Saved entries:
-- Start --
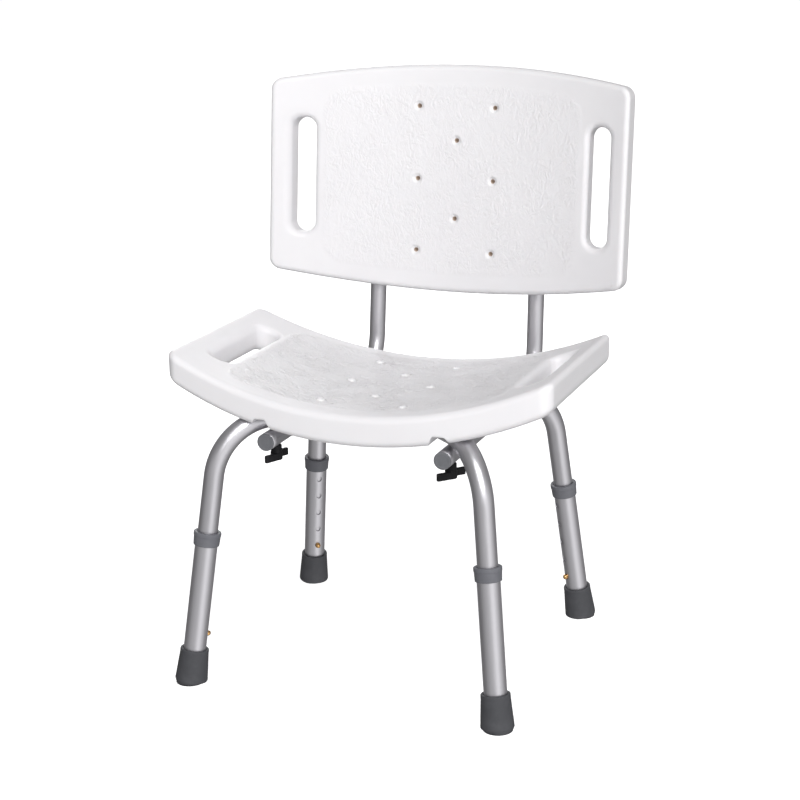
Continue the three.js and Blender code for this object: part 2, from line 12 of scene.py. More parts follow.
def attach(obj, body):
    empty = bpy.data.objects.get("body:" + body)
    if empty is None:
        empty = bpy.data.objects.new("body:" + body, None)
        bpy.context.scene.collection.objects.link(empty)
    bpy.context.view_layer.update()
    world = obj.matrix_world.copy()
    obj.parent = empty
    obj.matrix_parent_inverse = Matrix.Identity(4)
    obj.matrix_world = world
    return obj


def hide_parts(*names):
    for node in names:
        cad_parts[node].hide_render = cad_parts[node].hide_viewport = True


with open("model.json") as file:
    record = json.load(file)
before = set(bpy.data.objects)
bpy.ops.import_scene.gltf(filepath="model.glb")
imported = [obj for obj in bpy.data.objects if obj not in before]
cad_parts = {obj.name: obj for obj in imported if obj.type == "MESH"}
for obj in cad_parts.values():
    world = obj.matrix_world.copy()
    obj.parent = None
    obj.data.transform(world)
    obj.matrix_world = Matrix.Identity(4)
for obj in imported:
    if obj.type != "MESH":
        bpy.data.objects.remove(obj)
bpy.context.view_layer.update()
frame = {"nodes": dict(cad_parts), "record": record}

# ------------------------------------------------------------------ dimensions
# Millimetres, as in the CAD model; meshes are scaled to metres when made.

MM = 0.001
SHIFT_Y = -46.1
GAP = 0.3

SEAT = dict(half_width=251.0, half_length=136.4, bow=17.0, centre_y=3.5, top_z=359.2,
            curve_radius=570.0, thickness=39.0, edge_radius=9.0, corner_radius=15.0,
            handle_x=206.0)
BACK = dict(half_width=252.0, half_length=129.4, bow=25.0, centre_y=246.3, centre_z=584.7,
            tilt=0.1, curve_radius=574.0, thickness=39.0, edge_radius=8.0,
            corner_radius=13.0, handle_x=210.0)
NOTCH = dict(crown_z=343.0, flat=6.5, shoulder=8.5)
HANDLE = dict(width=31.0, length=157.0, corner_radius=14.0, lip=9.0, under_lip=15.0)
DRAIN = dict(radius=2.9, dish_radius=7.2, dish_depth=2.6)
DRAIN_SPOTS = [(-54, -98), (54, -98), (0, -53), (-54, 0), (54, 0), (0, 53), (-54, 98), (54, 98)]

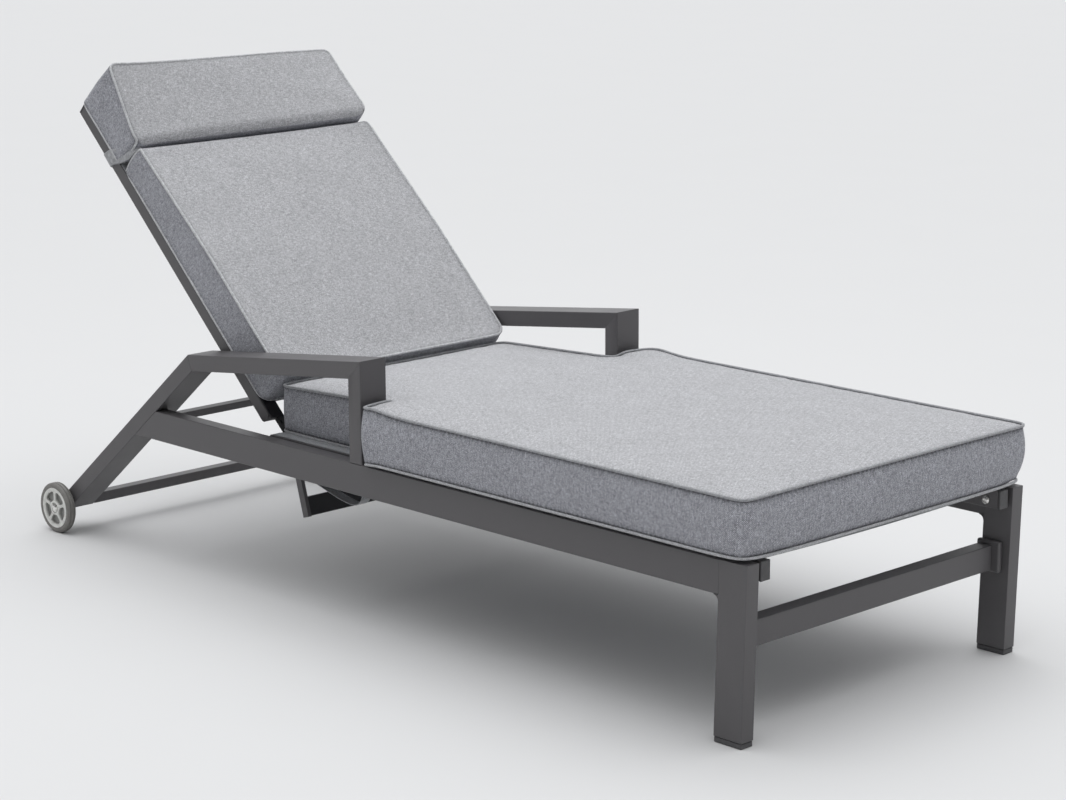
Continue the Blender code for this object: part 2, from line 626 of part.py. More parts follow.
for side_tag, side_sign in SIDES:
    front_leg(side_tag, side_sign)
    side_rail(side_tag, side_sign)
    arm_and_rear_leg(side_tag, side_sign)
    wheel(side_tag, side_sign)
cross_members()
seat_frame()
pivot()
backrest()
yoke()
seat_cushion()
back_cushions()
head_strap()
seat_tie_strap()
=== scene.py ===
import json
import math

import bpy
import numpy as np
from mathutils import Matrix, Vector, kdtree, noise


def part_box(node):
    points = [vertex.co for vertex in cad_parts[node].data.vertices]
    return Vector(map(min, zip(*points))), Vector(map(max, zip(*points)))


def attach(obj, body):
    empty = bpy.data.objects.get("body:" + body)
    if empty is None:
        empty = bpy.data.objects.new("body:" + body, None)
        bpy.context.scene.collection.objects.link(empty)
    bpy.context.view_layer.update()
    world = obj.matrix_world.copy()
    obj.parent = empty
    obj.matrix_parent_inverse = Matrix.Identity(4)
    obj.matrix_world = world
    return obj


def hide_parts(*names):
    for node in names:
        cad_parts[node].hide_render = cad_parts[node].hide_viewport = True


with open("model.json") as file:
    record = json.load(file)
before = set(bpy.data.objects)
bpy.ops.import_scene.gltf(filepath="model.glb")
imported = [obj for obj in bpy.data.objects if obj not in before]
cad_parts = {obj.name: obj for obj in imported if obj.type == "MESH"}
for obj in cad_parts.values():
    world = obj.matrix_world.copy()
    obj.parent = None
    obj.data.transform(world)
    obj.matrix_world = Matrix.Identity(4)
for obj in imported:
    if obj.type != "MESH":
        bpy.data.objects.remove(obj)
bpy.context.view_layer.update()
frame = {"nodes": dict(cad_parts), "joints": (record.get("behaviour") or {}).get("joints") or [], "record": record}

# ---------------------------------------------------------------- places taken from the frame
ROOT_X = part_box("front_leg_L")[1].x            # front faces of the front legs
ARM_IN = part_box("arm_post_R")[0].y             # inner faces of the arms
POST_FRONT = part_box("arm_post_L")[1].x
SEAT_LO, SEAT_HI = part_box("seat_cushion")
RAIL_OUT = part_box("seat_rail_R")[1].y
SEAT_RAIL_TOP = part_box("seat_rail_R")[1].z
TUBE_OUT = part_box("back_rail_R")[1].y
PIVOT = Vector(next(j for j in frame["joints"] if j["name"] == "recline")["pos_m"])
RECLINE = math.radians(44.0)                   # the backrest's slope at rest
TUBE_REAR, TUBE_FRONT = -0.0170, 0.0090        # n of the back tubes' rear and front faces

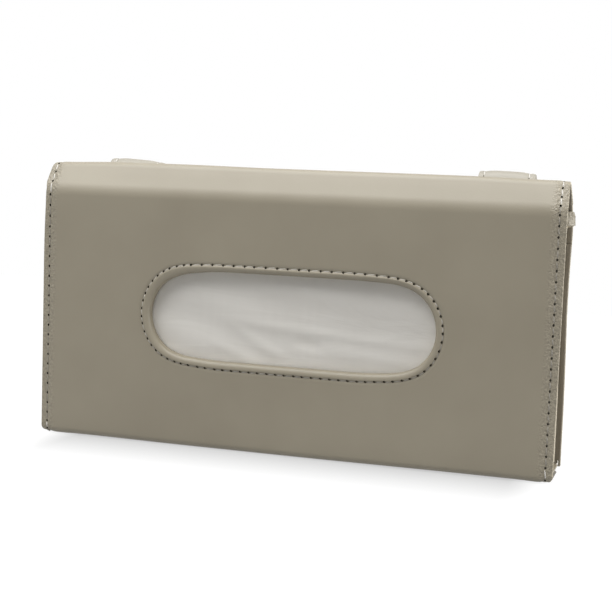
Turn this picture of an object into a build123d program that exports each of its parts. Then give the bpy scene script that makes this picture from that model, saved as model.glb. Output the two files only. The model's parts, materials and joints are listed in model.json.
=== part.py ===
-- End --
> _PROMPT_: All records above must be set down exactly, please.

> _REPLY TO THE EXERCISE_:
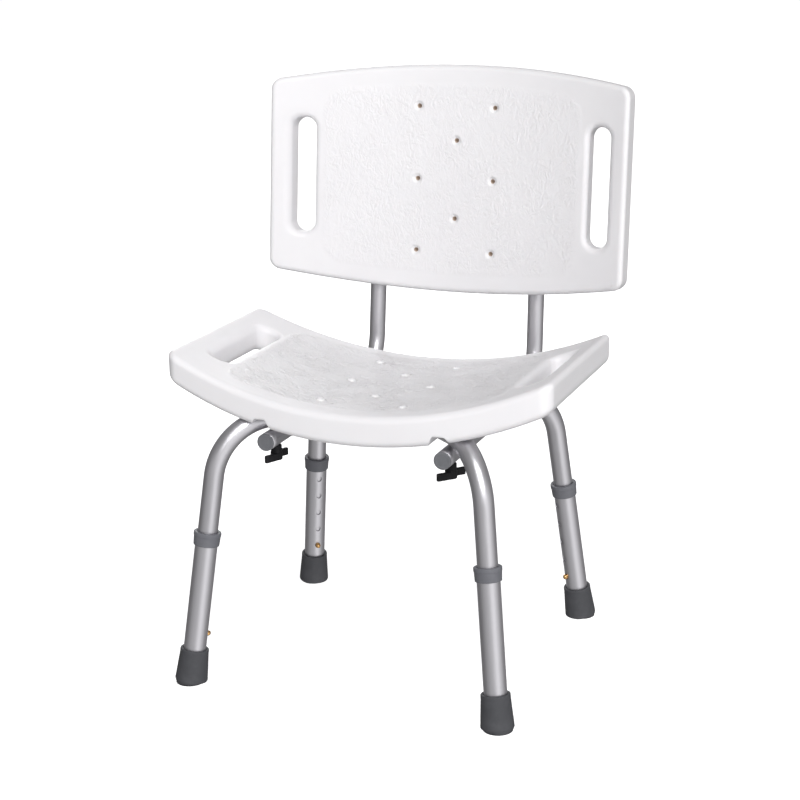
Continue the three.js and Blender code for this object: part 2, from line 12 of scene.py. More parts follow.
def attach(obj, body):
    empty = bpy.data.objects.get("body:" + body)
    if empty is None:
        empty = bpy.data.objects.new("body:" + body, None)
        bpy.context.scene.collection.objects.link(empty)
    bpy.context.view_layer.update()
    world = obj.matrix_world.copy()
    obj.parent = empty
    obj.matrix_parent_inverse = Matrix.Identity(4)
    obj.matrix_world = world
    return obj


def hide_parts(*names):
    for node in names:
        cad_parts[node].hide_render = cad_parts[node].hide_viewport = True


with open("model.json") as file:
    record = json.load(file)
before = set(bpy.data.objects)
bpy.ops.import_scene.gltf(filepath="model.glb")
imported = [obj for obj in bpy.data.objects if obj not in before]
cad_parts = {obj.name: obj for obj in imported if obj.type == "MESH"}
for obj in cad_parts.values():
    world = obj.matrix_world.copy()
    obj.parent = None
    obj.data.transform(world)
    obj.matrix_world = Matrix.Identity(4)
for obj in imported:
    if obj.type != "MESH":
        bpy.data.objects.remove(obj)
bpy.context.view_layer.update()
frame = {"nodes": dict(cad_parts), "record": record}

# ------------------------------------------------------------------ dimensions
# Millimetres, as in the CAD model; meshes are scaled to metres when made.

MM = 0.001
SHIFT_Y = -46.1
GAP = 0.3

SEAT = dict(half_width=251.0, half_length=136.4, bow=17.0, centre_y=3.5, top_z=359.2,
            curve_radius=570.0, thickness=39.0, edge_radius=9.0, corner_radius=15.0,
            handle_x=206.0)
BACK = dict(half_width=252.0, half_length=129.4, bow=25.0, centre_y=246.3, centre_z=584.7,
            tilt=0.1, curve_radius=574.0, thickness=39.0, edge_radius=8.0,
            corner_radius=13.0, handle_x=210.0)
NOTCH = dict(crown_z=343.0, flat=6.5, shoulder=8.5)
HANDLE = dict(width=31.0, length=157.0, corner_radius=14.0, lip=9.0, under_lip=15.0)
DRAIN = dict(radius=2.9, dish_radius=7.2, dish_depth=2.6)
DRAIN_SPOTS = [(-54, -98), (54, -98), (0, -53), (-54, 0), (54, 0), (0, 53), (-54, 98), (54, 98)]

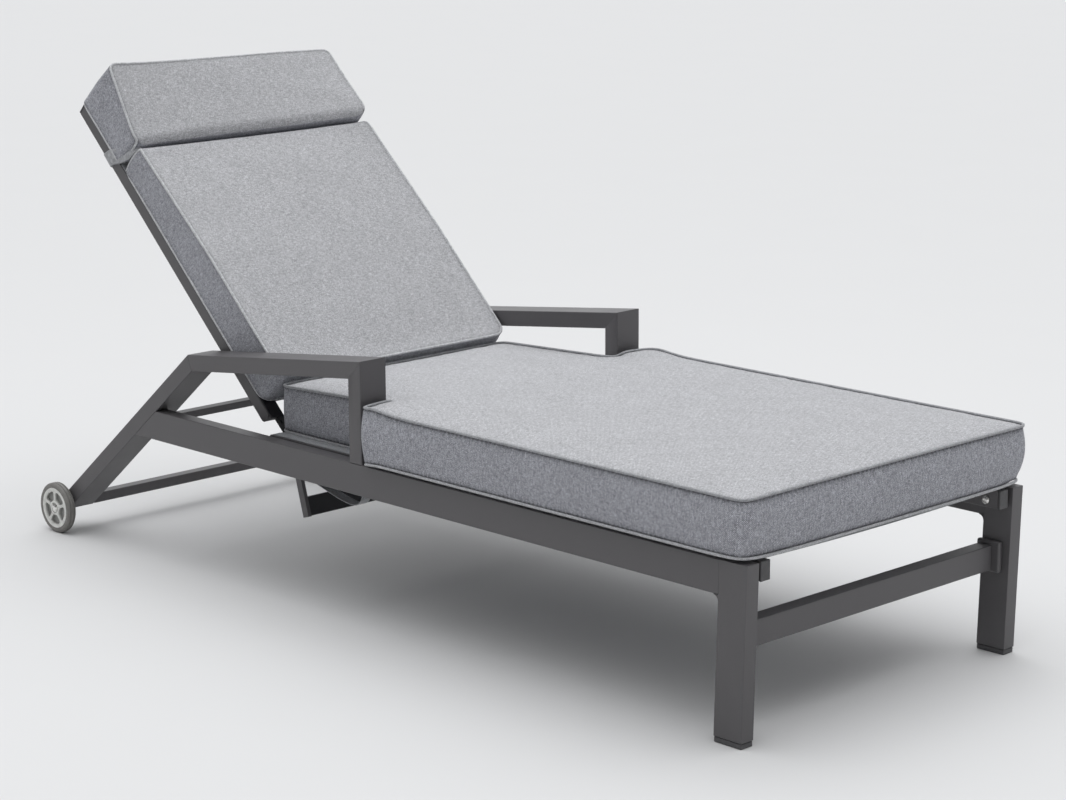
Continue the Blender code for this object: part 2, from line 626 of part.py. More parts follow.
for side_tag, side_sign in SIDES:
    front_leg(side_tag, side_sign)
    side_rail(side_tag, side_sign)
    arm_and_rear_leg(side_tag, side_sign)
    wheel(side_tag, side_sign)
cross_members()
seat_frame()
pivot()
backrest()
yoke()
seat_cushion()
back_cushions()
head_strap()
seat_tie_strap()
=== scene.py ===
import json
import math

import bpy
import numpy as np
from mathutils import Matrix, Vector, kdtree, noise


def part_box(node):
    points = [vertex.co for vertex in cad_parts[node].data.vertices]
    return Vector(map(min, zip(*points))), Vector(map(max, zip(*points)))


def attach(obj, body):
    empty = bpy.data.objects.get("body:" + body)
    if empty is None:
        empty = bpy.data.objects.new("body:" + body, None)
        bpy.context.scene.collection.objects.link(empty)
    bpy.context.view_layer.update()
    world = obj.matrix_world.copy()
    obj.parent = empty
    obj.matrix_parent_inverse = Matrix.Identity(4)
    obj.matrix_world = world
    return obj


def hide_parts(*names):
    for node in names:
        cad_parts[node].hide_render = cad_parts[node].hide_viewport = True


with open("model.json") as file:
    record = json.load(file)
before = set(bpy.data.objects)
bpy.ops.import_scene.gltf(filepath="model.glb")
imported = [obj for obj in bpy.data.objects if obj not in before]
cad_parts = {obj.name: obj for obj in imported if obj.type == "MESH"}
for obj in cad_parts.values():
    world = obj.matrix_world.copy()
    obj.parent = None
    obj.data.transform(world)
    obj.matrix_world = Matrix.Identity(4)
for obj in imported:
    if obj.type != "MESH":
        bpy.data.objects.remove(obj)
bpy.context.view_layer.update()
frame = {"nodes": dict(cad_parts), "joints": (record.get("behaviour") or {}).get("joints") or [], "record": record}

# ---------------------------------------------------------------- places taken from the frame
ROOT_X = part_box("front_leg_L")[1].x            # front faces of the front legs
ARM_IN = part_box("arm_post_R")[0].y             # inner faces of the arms
POST_FRONT = part_box("arm_post_L")[1].x
SEAT_LO, SEAT_HI = part_box("seat_cushion")
RAIL_OUT = part_box("seat_rail_R")[1].y
SEAT_RAIL_TOP = part_box("seat_rail_R")[1].z
TUBE_OUT = part_box("back_rail_R")[1].y
PIVOT = Vector(next(j for j in frame["joints"] if j["name"] == "recline")["pos_m"])
RECLINE = math.radians(44.0)                   # the backrest's slope at rest
TUBE_REAR, TUBE_FRONT = -0.0170, 0.0090        # n of the back tubes' rear and front faces

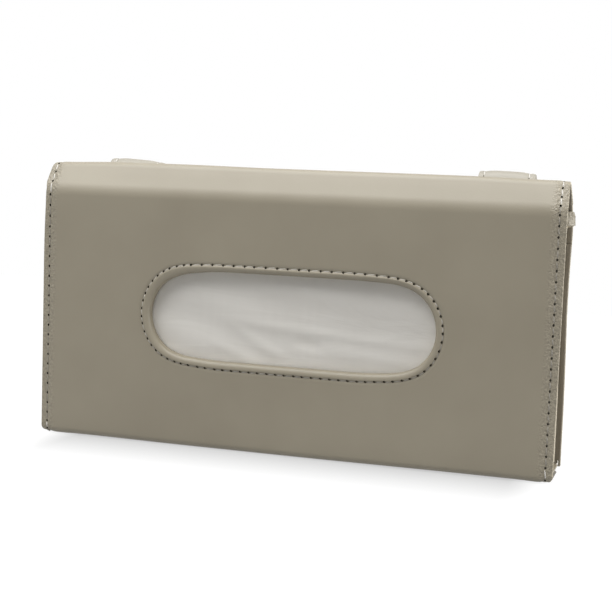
Turn this picture of an object into a build123d program that exports each of its parts. Then give the bpy scene script that makes this picture from that model, saved as model.glb. Output the two files only. The model's parts, materials and joints are listed in model.json.
=== part.py ===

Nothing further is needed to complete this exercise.